** TASK DETAILS **
Repeat each line exactly as it is written.

-- BEGIN INFORMATION SUPPLIED --

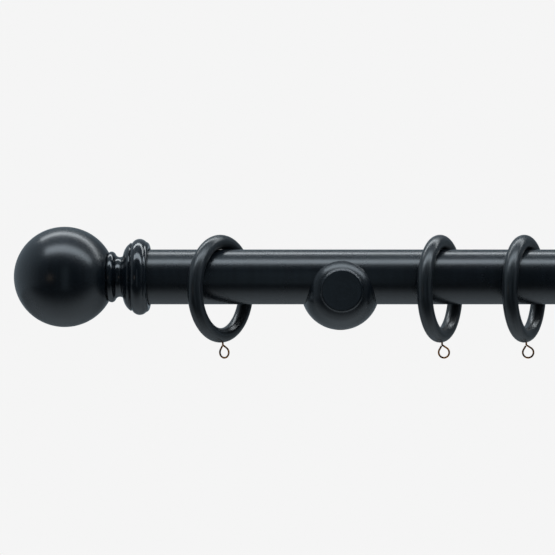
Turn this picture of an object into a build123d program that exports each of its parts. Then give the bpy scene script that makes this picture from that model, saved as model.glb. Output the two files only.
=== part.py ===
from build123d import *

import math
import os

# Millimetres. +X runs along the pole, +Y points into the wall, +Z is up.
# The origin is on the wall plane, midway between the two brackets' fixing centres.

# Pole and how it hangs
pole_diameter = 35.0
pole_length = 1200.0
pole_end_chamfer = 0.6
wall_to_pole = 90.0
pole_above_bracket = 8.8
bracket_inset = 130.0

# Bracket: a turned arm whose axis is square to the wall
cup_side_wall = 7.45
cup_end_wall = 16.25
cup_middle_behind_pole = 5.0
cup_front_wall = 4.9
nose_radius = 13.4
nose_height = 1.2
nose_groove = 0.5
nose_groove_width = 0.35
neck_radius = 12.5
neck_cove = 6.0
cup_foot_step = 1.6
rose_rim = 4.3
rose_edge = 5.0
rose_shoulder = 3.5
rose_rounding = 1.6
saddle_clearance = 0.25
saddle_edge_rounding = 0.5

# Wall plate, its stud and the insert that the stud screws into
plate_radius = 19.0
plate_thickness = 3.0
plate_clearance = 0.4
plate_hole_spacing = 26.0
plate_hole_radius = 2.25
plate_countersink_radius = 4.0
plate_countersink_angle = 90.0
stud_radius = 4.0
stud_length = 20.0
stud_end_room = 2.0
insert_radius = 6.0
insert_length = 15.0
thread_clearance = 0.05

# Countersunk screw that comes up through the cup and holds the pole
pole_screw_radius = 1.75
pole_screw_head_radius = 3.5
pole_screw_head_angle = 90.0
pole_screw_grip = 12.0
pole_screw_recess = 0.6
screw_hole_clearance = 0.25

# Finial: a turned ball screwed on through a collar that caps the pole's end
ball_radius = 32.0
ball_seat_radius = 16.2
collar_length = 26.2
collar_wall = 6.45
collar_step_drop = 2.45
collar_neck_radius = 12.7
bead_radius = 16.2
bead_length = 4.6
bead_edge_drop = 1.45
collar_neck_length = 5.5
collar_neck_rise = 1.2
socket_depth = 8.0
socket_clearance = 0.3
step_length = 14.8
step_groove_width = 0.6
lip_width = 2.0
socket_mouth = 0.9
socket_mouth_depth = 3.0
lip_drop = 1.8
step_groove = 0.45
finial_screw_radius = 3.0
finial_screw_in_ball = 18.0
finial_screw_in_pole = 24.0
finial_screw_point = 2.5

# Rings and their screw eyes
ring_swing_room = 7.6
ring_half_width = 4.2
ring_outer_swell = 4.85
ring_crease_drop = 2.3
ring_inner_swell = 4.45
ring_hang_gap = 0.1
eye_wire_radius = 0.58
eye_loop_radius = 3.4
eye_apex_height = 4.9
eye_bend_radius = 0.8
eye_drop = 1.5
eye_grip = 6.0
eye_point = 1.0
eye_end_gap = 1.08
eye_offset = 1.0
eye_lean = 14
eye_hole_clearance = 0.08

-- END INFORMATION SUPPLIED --

** ANSWER FOR THE TASK **
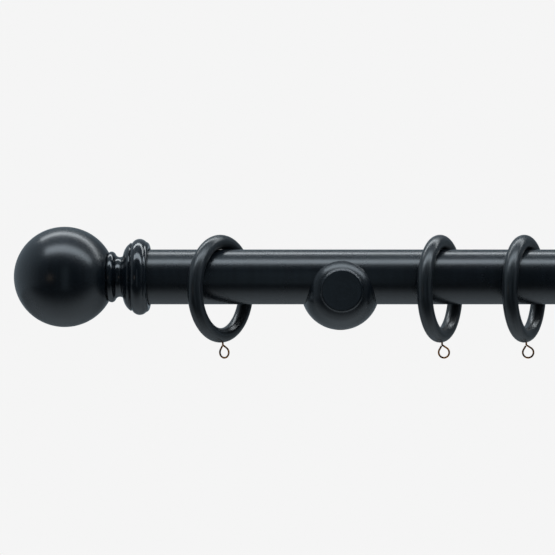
Turn this picture of an object into a build123d program that exports each of its parts. Then give the bpy scene script that makes this picture from that model, saved as model.glb. Output the two files only.
=== part.py ===
from build123d import *

import math
import os

# Millimetres. +X runs along the pole, +Y points into the wall, +Z is up.
# The origin is on the wall plane, midway between the two brackets' fixing centres.

# Pole and how it hangs
pole_diameter = 35.0
pole_length = 1200.0
pole_end_chamfer = 0.6
wall_to_pole = 90.0
pole_above_bracket = 8.8
bracket_inset = 130.0

# Bracket: a turned arm whose axis is square to the wall
cup_side_wall = 7.45
cup_end_wall = 16.25
cup_middle_behind_pole = 5.0
cup_front_wall = 4.9
nose_radius = 13.4
nose_height = 1.2
nose_groove = 0.5
nose_groove_width = 0.35
neck_radius = 12.5
neck_cove = 6.0
cup_foot_step = 1.6
rose_rim = 4.3
rose_edge = 5.0
rose_shoulder = 3.5
rose_rounding = 1.6
saddle_clearance = 0.25
saddle_edge_rounding = 0.5

# Wall plate, its stud and the insert that the stud screws into
plate_radius = 19.0
plate_thickness = 3.0
plate_clearance = 0.4
plate_hole_spacing = 26.0
plate_hole_radius = 2.25
plate_countersink_radius = 4.0
plate_countersink_angle = 90.0
stud_radius = 4.0
stud_length = 20.0
stud_end_room = 2.0
insert_radius = 6.0
insert_length = 15.0
thread_clearance = 0.05

# Countersunk screw that comes up through the cup and holds the pole
pole_screw_radius = 1.75
pole_screw_head_radius = 3.5
pole_screw_head_angle = 90.0
pole_screw_grip = 12.0
pole_screw_recess = 0.6
screw_hole_clearance = 0.25

# Finial: a turned ball screwed on through a collar that caps the pole's end
ball_radius = 32.0
ball_seat_radius = 16.2
collar_length = 26.2
collar_wall = 6.45
collar_step_drop = 2.45
collar_neck_radius = 12.7
bead_radius = 16.2
bead_length = 4.6
bead_edge_drop = 1.45
collar_neck_length = 5.5
collar_neck_rise = 1.2
socket_depth = 8.0
socket_clearance = 0.3
step_length = 14.8
step_groove_width = 0.6
lip_width = 2.0
socket_mouth = 0.9
socket_mouth_depth = 3.0
lip_drop = 1.8
step_groove = 0.45
finial_screw_radius = 3.0
finial_screw_in_ball = 18.0
finial_screw_in_pole = 24.0
finial_screw_point = 2.5

# Rings and their screw eyes
ring_swing_room = 7.6
ring_half_width = 4.2
ring_outer_swell = 4.85
ring_crease_drop = 2.3
ring_inner_swell = 4.45
ring_hang_gap = 0.1
eye_wire_radius = 0.58
eye_loop_radius = 3.4
eye_apex_height = 4.9
eye_bend_radius = 0.8
eye_drop = 1.5
eye_grip = 6.0
eye_point = 1.0
eye_end_gap = 1.08
eye_offset = 1.0
eye_lean = 14
eye_hole_clearance = 0.08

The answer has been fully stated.